The Survey calls for reforming the food market. Restrictions on farmers to buy, sell and store their produce to customers across the country and the world imposed by Indian laws enacted in the 1950s and 60s have not been removed, even though restrictions on industry were removed long ago. Restoring economic freedom of farmers and allowing them to be part of a competitive national market is essential for controlling food inflation. There is a huge opportunity today for Indian agriculture to be transformed through creation of markets and well as state intervention in public goods such as rural infrastructure and training as well as setting up modern regulatory frameworks for warehousing and commodity futures. Rationalisation of subsidies on inputs such as fertilizer and food is essential. Government needs to eventually move towards income support for farmers and poor households, so that market forces are able to respond to changes in consumption and technology.

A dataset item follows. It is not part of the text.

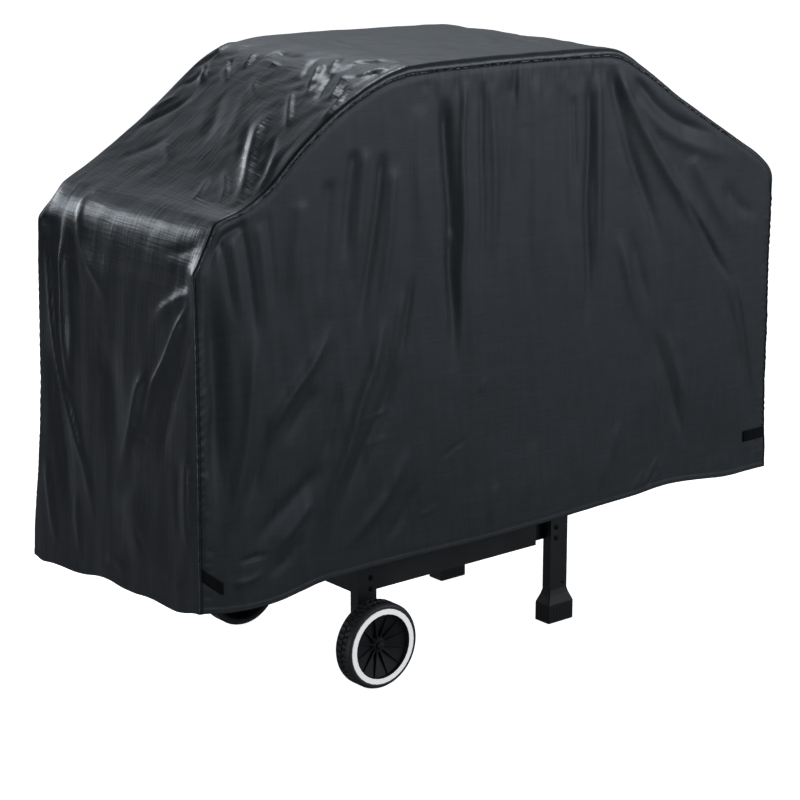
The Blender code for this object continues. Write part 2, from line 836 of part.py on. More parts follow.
def control_panel():
    """Folded front panel, with holes for the two valve stems and the igniter button."""
    shape = bmesh.new()
    bmesh.ops.create_cube(shape, size=1.0)
    open_back = [face for face in shape.faces if face.normal.y > 0.5]
    bmesh.ops.delete(shape, geom=open_back, context="FACES_ONLY")
    half = FIREBOX_HALF
    for vert in shape.verts:
        y = PANEL_BACK_Y if vert.co.y > 0 else PANEL_FRONT_Y
        z = PANEL_HIGH_Z if vert.co.z > 0 else PANEL_LOW_Z
        vert.co = (2 * vert.co.x * half, y, z)
    item = mesh_object("control_panel", shape, PAINT_BLACK)
    wall = item.modifiers.new("Solidify", "SOLIDIFY")
    wall.thickness = 0.002
    wall.offset = -1.0
    wall.use_even_offset = True
    for x in KNOB_X:
        hole_along_y(item, x, KNOB_Z, STEM_R + 0.002, PANEL_FRONT_Y - 0.01, PANEL_FRONT_Y + 0.01)
    hole_along_y(item, 0, KNOB_Z, BUTTON_R + GAP, PANEL_FRONT_Y - 0.01, PANEL_FRONT_Y + 0.01)
    return item


def gas_manifold():
    """Gas pipe behind the panel, with a valve stem for each knob and a jet for each burner feed."""
    y = MANIFOLD_Y
    pipe = rod("gas_manifold", MANIFOLD_R, (-0.22, y, BURNER_Z), 0.44, "X", STEEL)
    for x in KNOB_X:
        valve = (x - 0.010, y - 0.010, BURNER_Z - 0.009)
        join(pipe, box("valve", valve, (x + 0.010, y + 0.006, KNOB_Z + 0.010), None))
        join(pipe, rod("stem", STEM_R, (x, y, KNOB_Z), -PANEL_FRONT_Y + y + 0.009, "-Y", None))
    return pipe


def knob(name, x):
    """Round knob with a grip bar and a blind hole for its stem."""
    back = PANEL_FRONT_Y - 0.001
    deep = KNOB_DEEP
    bore = STEM_R + GAP
    profile = [
        (0.0, deep * 0.78),
        (KNOB_R * 0.62, deep * 0.78),
        (KNOB_R * 0.94, deep * 0.42),
        (KNOB_R, 0.001),
        (KNOB_R * 0.96, 0.0),
        (bore, 0.0),
        (bore, 0.0085),
        (0.0, 0.0085),
    ]
    body = turned(name, profile, (x, back, KNOB_Z), "-Y", PLASTIC_BLACK, 24, closed=False)
    body = as_mesh(body)
    body.data.materials.append(PLASTIC_BLACK)
    grip = box(
        "grip",
        (x - 0.0035, back - deep, KNOB_Z - KNOB_R * 0.9),
        (x + 0.0035, back - deep * 0.7, KNOB_Z + KNOB_R * 0.9),
        None,
    )
    return join(body, grip)


def igniter_button():
    """Push button that slides through the panel."""
    return rod("igniter_button", BUTTON_R, (0, PANEL_FRONT_Y + 0.008, KNOB_Z), 0.017, "-Y", PLASTIC_BLACK, 20)


def cooking_grate():
    """Two long bars with rods across, resting on the firebox's end ledges."""
    half_x = FIREBOX_HALF - FIREBOX_WALL - 0.002
    half_y = FIREBOX_HALF_DEEP - FIREBOX_WALL - 0.060
    z = GRATE_Z
    bar = 0.005
    reach = FIREBOX_HALF_DEEP - FIREBOX_WALL - 0.004
    frame = box("cooking_grate", (-half_x, -half_y, z), (half_x, -half_y + bar, z + bar), GRATE_IRON)
    join(frame, box("bar", (-half_x, half_y - bar, z), (half_x, half_y, z + bar), None))
    count = 15
    for index in range(count):
        x = -half_x + bar + (2 * half_x - 2 * bar) * index / (count - 1)
        low = (x - bar / 2, -reach, z + 0.0006)
        high = (x + bar / 2, reach, z + bar + 0.0006)
        join(frame, box("bar", low, high, None))
    return frame


def heat_plate():
    """Folded sheet tent between the burner and the grate, on its own ledges."""
    wide, tall, sheet = 0.085, 0.026, 0.002
    outline = [
        (-wide, 0.0),
        (-wide, sheet),
        (0.0, tall),
        (wide, sheet),
        (wide, 0.0),
        (0.0, tall - sheet * 1.2),
    ]
    length = 2 * (FIREBOX_HALF - FIREBOX_WALL - 0.003)
    return plate("heat_plate", [outline[::-1]], length, TURN_END, (0, 0, HEAT_Z), STEEL)


def burner():
    """Closed pipe along the firebox, with two feeds that come in through its front wall."""
    length = 0.46
    pipe = rod("burner", BURNER_R, (-length / 2, 0, BURNER_Z), length, "X", STEEL, 16)
    reach = -MANIFOLD_Y - MANIFOLD_R - 0.001
    for x in KNOB_X:
        join(pipe, rod("feed", BURNER_FEED_R, (x, 0, BURNER_Z), reach, "-Y", None))
    return pipe


def side_shelf(name, side):
    low_x, high_x = sorted((side * SHELF_START, side * SHELF_END))
    return box(
        name,
        (low_x, -SHELF_HALF_DEPTH, SHELF_TOP_Z - SHELF_THICK),
        (high_x, SHELF_HALF_DEPTH, SHELF_TOP_Z),
        PLASTIC_BLACK,
        bevel=0.005,
    )


def shelf_bracket(name, side, face):
    """Arm from the firebox's side to the shelf's far edge."""
    inner, outer = FIREBOX_HALF + GAP, SHELF_END - 0.05
    low_x, high_x = sorted((side * inner, side * outer))
    y = face * 0.120
    top = SHELF_TOP_Z - SHELF_THICK - GAP
    return box(name, (low_x, y - 0.010, top - 0.022), (high_x, y + 0.010, top), PAINT_BLACK, bevel=0.001)


def build_grill():
    firebox()
    hood()
    hood_handle()
    hinge_pin("left_hood_hinge_pin", LEFT)
    hinge_pin("right_hood_hinge_pin", RIGHT)
    control_panel()
    gas_manifold()
    knob("left_knob", KNOB_X[0])
    knob("right_knob", KNOB_X[1])
    igniter_button()
    cooking_grate()
    heat_plate()
    burner()
    for end_name, side in (("left", LEFT), ("right", RIGHT)):
        side_shelf(f"{end_name}_shelf", side)
        for face_name, face in (("front", FRONT), ("back", BACK)):
            shelf_bracket(f"{end_name}_shelf_{face_name}_bracket", side, face)


build_cover()
build_frame()
build_wheels()
build_grill()
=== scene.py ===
"""A fabric cover fitted over a two-wheeled grill cart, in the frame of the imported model."""
import json
import math

import bmesh
import bpy
import numpy as np
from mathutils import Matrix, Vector


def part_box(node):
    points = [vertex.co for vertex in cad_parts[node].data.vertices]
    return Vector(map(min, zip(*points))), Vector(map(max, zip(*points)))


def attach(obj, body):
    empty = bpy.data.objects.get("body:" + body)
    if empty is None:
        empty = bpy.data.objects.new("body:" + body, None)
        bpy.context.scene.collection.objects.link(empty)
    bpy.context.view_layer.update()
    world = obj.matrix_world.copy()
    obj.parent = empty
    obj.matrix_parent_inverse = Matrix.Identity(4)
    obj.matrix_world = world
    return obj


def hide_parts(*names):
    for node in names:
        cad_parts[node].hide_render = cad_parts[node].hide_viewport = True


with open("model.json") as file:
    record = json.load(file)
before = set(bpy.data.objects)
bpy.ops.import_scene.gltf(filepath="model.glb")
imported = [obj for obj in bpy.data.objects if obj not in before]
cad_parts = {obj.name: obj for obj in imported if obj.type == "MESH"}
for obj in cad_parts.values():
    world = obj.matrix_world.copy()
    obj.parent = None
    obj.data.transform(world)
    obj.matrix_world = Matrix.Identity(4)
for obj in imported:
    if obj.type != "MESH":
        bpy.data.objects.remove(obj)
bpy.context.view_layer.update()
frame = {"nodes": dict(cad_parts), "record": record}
scene = bpy.context.scene
V = np.array
TINY, SMALL, FAR = 1e-12, 1e-9, 1e9    # guards for divisions, and a start for searches


# ---------------------------------------------------------------- small tools
def smooth(t):
    t = np.clip(t, 0.0, 1.0)
    return t * t * (3 - 2 * t)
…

The Survey also discusses the need for revamping some of the social sector schemes such as MNREGA, NRHM, SSA, etc. It is felt that the outlays for the different schemes have not often translated fully into outcomes owing to the poor delivery mechanism. Leveraging modern technology for efficient delivery of programmes, removing the multiple layers of governance, simplifying procedures, and greater participatory role by the beneficiaries can help in creating a better delivery mechanism. There is a need for greater degree of accessibility to information for the public, especially about the role, rights, and entitlements of the PRIs. Focused attention on raising the awareness levels and capacity-building activities at gram sabha level and devolution of powers in real terms, i.e. funds, function, and functionaries to the PRIs will lead to better and more effective planning, execution, monitoring and social audit of panchayat centric programmes.